- GOAL: Produce word for word the lines of the data below running from the one that has "Recreate this object" to the one that has "from math import atan2, cos, degrees, radians, sin, sqrt", inclusive, and no others.
**********
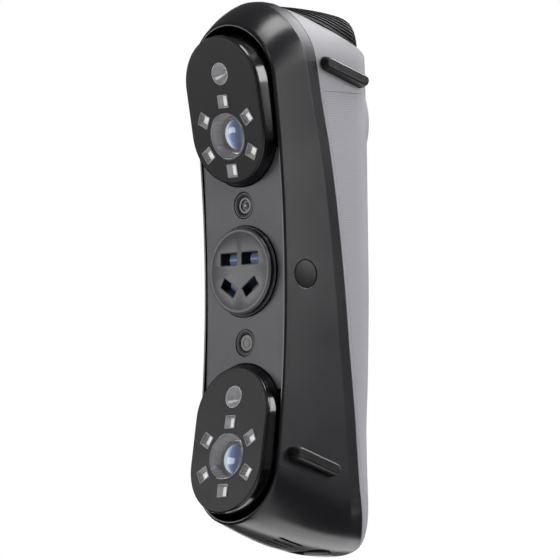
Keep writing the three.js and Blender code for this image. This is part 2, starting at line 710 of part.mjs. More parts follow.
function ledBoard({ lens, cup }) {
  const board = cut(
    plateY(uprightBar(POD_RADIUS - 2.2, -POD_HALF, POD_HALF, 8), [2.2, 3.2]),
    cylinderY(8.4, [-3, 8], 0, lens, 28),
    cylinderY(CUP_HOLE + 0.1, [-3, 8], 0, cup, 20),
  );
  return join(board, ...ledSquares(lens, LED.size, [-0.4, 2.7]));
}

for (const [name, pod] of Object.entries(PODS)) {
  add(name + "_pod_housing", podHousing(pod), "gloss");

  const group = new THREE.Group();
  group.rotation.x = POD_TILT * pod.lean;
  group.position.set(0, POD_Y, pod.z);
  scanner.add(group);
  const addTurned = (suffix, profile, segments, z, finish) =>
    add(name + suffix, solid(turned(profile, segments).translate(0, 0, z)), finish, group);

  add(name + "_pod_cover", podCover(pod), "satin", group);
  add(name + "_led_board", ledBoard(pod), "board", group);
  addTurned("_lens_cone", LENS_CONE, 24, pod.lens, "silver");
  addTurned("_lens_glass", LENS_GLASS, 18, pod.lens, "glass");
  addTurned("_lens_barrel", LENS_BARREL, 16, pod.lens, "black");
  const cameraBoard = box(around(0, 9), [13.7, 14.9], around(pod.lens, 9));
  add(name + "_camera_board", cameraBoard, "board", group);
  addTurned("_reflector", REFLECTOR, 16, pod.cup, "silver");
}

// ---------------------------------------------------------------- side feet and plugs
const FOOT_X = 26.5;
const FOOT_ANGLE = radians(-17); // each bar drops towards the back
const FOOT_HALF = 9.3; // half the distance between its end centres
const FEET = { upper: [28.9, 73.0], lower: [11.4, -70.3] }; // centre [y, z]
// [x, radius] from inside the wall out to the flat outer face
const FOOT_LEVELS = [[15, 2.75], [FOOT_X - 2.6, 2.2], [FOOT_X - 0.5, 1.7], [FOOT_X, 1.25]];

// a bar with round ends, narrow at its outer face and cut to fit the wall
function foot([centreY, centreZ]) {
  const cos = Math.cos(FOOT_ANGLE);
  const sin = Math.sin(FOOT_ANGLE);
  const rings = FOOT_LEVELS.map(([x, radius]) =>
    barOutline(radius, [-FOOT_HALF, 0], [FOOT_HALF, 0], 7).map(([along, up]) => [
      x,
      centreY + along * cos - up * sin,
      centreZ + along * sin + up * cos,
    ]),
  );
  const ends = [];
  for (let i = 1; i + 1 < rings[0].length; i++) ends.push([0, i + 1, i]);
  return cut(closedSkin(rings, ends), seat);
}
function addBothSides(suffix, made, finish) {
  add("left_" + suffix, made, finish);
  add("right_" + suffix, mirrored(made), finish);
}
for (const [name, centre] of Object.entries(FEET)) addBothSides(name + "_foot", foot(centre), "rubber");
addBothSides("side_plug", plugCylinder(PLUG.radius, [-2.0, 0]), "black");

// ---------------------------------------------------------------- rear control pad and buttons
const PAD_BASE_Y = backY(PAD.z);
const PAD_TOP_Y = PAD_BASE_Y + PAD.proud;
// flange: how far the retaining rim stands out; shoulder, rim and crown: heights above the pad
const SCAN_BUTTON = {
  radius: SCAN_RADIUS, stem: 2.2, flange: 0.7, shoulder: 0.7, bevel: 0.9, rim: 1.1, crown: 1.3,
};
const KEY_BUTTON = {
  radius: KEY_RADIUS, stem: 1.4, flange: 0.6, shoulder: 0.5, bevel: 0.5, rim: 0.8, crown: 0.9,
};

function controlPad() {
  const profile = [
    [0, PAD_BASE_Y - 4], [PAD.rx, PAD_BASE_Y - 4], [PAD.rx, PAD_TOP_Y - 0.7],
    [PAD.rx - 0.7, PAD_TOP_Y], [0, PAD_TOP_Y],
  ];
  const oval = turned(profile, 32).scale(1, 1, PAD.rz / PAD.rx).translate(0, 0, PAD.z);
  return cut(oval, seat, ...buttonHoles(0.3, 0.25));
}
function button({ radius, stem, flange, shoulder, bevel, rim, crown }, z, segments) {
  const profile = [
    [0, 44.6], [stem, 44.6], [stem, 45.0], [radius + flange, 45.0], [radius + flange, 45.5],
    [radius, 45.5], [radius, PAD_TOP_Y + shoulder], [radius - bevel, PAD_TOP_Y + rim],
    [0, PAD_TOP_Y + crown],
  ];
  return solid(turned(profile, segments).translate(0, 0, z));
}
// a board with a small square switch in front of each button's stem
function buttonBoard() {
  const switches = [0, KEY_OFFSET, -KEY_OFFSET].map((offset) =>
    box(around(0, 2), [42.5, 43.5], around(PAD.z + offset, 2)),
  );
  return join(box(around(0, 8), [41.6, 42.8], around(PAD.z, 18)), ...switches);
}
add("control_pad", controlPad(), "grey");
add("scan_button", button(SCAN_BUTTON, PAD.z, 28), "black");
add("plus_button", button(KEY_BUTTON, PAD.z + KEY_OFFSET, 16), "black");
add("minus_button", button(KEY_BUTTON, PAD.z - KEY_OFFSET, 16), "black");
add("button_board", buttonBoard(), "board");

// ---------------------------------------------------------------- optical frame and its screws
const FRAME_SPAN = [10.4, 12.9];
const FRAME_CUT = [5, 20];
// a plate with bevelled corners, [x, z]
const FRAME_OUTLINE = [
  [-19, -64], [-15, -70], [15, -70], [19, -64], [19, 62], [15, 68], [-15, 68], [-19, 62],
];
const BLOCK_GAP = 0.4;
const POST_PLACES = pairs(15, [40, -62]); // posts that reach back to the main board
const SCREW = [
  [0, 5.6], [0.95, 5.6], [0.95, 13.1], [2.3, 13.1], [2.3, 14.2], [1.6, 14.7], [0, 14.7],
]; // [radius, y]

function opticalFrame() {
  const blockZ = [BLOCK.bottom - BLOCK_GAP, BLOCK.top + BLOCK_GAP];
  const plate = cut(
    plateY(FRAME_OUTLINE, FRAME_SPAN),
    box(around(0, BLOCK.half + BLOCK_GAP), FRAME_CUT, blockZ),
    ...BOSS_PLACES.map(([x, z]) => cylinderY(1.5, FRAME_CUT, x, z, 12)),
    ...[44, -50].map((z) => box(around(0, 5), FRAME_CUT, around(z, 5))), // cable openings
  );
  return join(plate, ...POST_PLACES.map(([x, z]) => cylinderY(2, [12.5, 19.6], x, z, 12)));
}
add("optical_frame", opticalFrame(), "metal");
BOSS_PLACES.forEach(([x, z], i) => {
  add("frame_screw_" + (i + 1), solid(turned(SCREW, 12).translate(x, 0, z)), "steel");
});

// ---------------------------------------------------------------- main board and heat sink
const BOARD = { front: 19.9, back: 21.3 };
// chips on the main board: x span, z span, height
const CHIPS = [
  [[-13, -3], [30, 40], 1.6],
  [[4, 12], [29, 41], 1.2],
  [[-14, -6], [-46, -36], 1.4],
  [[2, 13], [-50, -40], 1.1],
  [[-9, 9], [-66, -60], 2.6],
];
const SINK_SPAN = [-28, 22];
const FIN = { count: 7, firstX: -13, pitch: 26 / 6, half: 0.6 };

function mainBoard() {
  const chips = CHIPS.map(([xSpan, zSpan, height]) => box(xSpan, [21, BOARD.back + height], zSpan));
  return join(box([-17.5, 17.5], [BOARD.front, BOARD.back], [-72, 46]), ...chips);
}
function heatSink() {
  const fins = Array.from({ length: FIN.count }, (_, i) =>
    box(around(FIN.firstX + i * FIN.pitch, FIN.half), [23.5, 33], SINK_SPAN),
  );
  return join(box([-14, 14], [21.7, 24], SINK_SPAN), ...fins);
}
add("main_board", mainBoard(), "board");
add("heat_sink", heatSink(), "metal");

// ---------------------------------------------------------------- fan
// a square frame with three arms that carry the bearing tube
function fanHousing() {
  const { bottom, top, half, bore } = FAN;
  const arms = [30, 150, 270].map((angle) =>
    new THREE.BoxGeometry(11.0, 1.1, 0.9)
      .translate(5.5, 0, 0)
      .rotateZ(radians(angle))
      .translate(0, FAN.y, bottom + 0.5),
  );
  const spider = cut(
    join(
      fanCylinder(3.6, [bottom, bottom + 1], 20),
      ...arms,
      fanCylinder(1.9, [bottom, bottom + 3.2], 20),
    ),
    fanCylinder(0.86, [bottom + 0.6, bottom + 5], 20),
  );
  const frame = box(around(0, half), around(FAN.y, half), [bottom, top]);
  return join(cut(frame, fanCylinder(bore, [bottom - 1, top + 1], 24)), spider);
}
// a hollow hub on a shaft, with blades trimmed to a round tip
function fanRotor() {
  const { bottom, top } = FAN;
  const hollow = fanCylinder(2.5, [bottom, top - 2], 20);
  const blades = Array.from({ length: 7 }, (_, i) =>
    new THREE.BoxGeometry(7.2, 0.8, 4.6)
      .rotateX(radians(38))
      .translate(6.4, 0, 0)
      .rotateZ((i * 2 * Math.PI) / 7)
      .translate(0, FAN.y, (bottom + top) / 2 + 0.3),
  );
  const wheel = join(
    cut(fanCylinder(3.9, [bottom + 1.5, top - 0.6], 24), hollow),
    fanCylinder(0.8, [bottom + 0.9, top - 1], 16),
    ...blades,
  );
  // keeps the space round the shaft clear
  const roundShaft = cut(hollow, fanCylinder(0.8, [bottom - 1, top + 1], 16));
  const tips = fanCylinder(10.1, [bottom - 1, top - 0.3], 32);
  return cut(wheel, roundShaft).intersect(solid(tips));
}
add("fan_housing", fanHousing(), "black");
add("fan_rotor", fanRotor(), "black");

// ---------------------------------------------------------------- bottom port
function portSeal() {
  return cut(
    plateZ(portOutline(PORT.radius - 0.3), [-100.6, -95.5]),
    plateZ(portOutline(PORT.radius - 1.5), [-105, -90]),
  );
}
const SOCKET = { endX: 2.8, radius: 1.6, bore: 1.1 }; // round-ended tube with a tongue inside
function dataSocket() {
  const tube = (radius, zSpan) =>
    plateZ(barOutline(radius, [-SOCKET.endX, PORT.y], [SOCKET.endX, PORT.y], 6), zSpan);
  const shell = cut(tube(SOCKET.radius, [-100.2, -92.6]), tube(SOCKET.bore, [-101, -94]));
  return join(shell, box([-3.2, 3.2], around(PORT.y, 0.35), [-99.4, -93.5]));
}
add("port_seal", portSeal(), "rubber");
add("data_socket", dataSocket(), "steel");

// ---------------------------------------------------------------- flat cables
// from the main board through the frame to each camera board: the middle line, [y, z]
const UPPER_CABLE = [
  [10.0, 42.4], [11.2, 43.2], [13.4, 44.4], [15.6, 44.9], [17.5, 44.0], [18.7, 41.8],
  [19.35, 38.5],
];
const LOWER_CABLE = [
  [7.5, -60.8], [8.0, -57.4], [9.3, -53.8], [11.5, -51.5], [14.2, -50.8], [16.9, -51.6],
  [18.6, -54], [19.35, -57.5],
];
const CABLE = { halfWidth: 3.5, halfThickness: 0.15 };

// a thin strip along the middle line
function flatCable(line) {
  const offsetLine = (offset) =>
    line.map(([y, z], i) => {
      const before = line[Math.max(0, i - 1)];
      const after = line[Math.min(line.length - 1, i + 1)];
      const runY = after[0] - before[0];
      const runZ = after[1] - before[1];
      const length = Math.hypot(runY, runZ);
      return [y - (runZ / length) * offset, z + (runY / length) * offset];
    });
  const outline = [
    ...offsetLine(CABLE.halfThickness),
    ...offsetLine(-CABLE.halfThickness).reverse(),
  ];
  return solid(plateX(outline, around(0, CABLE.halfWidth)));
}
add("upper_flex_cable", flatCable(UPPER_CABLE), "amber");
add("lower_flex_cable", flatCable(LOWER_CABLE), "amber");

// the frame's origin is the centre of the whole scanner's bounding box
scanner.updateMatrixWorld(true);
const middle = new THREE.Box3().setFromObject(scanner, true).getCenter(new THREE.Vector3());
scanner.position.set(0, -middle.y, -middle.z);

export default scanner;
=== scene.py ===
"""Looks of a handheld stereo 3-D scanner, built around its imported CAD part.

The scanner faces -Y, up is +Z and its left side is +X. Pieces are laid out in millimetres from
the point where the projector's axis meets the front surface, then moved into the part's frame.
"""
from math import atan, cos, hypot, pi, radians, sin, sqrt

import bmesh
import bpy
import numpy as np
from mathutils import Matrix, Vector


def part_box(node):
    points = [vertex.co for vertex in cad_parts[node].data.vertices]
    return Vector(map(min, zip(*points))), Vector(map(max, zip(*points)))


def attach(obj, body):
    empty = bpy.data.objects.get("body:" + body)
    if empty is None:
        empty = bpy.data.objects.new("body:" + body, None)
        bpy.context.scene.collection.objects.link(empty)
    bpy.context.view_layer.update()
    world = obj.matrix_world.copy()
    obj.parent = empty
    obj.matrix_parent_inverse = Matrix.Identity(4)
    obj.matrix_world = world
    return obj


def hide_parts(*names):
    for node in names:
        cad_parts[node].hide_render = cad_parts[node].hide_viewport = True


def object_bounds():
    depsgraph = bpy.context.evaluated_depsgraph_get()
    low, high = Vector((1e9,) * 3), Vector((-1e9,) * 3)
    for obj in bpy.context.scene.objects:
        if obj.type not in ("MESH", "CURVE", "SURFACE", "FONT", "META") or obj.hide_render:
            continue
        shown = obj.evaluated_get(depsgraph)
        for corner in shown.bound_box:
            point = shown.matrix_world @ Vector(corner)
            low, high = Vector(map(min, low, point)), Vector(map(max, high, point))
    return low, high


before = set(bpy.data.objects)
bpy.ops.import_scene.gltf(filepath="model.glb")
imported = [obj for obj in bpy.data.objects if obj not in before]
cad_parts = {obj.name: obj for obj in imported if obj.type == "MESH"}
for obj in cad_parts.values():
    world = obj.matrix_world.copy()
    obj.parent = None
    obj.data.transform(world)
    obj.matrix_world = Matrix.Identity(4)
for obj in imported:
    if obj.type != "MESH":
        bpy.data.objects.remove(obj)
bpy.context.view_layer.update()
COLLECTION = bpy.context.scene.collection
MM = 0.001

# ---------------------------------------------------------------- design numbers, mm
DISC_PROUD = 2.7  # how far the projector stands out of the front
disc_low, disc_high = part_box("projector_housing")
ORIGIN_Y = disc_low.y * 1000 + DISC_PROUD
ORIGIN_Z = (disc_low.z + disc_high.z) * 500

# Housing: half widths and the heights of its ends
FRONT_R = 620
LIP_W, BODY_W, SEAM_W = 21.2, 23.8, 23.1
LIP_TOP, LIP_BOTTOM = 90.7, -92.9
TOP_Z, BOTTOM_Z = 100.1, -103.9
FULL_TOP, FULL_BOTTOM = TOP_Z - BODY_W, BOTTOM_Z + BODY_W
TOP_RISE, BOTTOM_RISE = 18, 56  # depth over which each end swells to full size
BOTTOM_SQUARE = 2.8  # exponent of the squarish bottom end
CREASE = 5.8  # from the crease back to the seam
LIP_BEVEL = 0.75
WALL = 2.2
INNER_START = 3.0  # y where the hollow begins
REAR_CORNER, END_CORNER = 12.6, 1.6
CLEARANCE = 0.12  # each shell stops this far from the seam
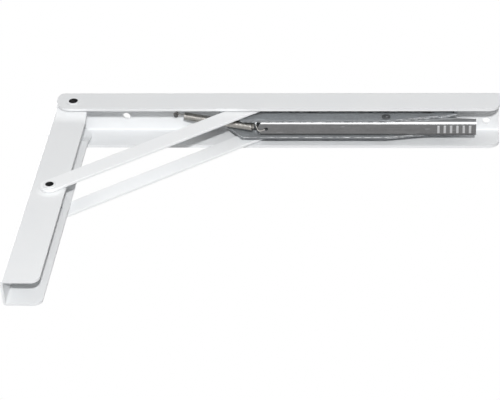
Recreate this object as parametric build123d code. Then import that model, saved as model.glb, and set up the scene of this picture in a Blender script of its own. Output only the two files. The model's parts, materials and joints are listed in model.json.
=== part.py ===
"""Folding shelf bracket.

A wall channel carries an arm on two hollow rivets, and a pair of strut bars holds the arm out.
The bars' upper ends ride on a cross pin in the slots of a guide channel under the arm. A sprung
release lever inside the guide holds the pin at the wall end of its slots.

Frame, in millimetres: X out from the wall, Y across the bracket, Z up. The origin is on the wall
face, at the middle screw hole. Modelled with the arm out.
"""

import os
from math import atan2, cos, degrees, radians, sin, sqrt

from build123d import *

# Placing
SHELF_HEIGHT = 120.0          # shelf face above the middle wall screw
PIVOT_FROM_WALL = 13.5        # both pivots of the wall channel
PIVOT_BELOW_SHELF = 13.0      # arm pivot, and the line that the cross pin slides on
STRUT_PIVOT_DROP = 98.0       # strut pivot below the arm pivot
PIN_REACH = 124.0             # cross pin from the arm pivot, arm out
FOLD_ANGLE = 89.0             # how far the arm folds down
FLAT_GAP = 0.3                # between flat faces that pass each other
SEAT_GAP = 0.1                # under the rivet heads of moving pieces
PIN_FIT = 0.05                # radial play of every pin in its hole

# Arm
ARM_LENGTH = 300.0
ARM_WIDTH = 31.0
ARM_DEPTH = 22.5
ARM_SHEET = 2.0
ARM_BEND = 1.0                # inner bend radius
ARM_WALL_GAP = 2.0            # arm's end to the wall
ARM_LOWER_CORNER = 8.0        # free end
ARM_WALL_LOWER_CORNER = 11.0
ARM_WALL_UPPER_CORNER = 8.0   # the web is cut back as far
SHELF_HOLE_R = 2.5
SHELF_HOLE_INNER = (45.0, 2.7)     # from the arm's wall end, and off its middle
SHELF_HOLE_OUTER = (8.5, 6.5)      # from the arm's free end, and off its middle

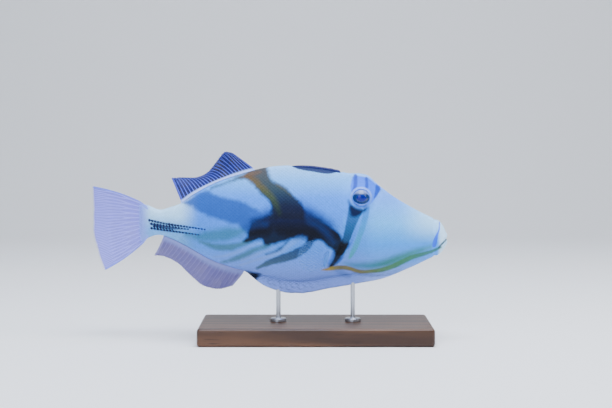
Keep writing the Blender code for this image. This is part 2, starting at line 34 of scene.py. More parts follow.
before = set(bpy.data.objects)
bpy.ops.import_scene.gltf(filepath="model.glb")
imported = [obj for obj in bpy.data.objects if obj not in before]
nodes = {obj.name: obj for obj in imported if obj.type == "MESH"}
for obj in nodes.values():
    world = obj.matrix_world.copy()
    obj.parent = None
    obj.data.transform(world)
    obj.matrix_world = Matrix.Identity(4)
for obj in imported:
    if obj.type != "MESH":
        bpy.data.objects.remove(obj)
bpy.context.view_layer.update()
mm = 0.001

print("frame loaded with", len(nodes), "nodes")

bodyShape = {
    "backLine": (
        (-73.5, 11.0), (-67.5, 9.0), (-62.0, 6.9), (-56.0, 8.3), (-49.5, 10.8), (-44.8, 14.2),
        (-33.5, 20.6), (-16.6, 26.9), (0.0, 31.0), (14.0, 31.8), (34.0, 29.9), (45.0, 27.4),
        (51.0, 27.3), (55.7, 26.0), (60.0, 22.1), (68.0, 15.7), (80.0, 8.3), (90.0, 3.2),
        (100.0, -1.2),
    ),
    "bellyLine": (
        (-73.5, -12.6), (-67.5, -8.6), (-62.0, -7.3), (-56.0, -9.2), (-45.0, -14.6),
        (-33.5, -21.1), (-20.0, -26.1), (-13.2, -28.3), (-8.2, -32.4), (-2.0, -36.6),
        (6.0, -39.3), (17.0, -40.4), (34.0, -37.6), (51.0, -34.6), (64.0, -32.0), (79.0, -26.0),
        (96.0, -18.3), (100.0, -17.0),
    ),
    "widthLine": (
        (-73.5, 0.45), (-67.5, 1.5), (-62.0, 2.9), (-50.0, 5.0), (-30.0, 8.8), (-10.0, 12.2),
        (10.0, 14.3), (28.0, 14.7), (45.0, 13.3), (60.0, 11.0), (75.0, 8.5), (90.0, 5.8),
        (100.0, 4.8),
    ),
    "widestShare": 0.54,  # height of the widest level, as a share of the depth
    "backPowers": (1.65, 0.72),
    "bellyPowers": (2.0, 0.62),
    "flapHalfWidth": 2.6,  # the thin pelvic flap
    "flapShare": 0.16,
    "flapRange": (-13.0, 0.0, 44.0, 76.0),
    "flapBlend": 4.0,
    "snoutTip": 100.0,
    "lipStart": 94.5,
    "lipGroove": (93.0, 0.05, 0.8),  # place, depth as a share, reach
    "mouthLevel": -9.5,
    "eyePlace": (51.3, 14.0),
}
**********
- EXERCISE RESULT:
Recreate this object as parametric build123d code. Then import that model, saved as model.glb, and set up the scene of this picture in a Blender script of its own. Output only the two files. The model's parts, materials and joints are listed in model.json.
=== part.py ===
"""Folding shelf bracket.

A wall channel carries an arm on two hollow rivets, and a pair of strut bars holds the arm out.
The bars' upper ends ride on a cross pin in the slots of a guide channel under the arm. A sprung
release lever inside the guide holds the pin at the wall end of its slots.

Frame, in millimetres: X out from the wall, Y across the bracket, Z up. The origin is on the wall
face, at the middle screw hole. Modelled with the arm out.
"""

import os
from math import atan2, cos, degrees, radians, sin, sqrt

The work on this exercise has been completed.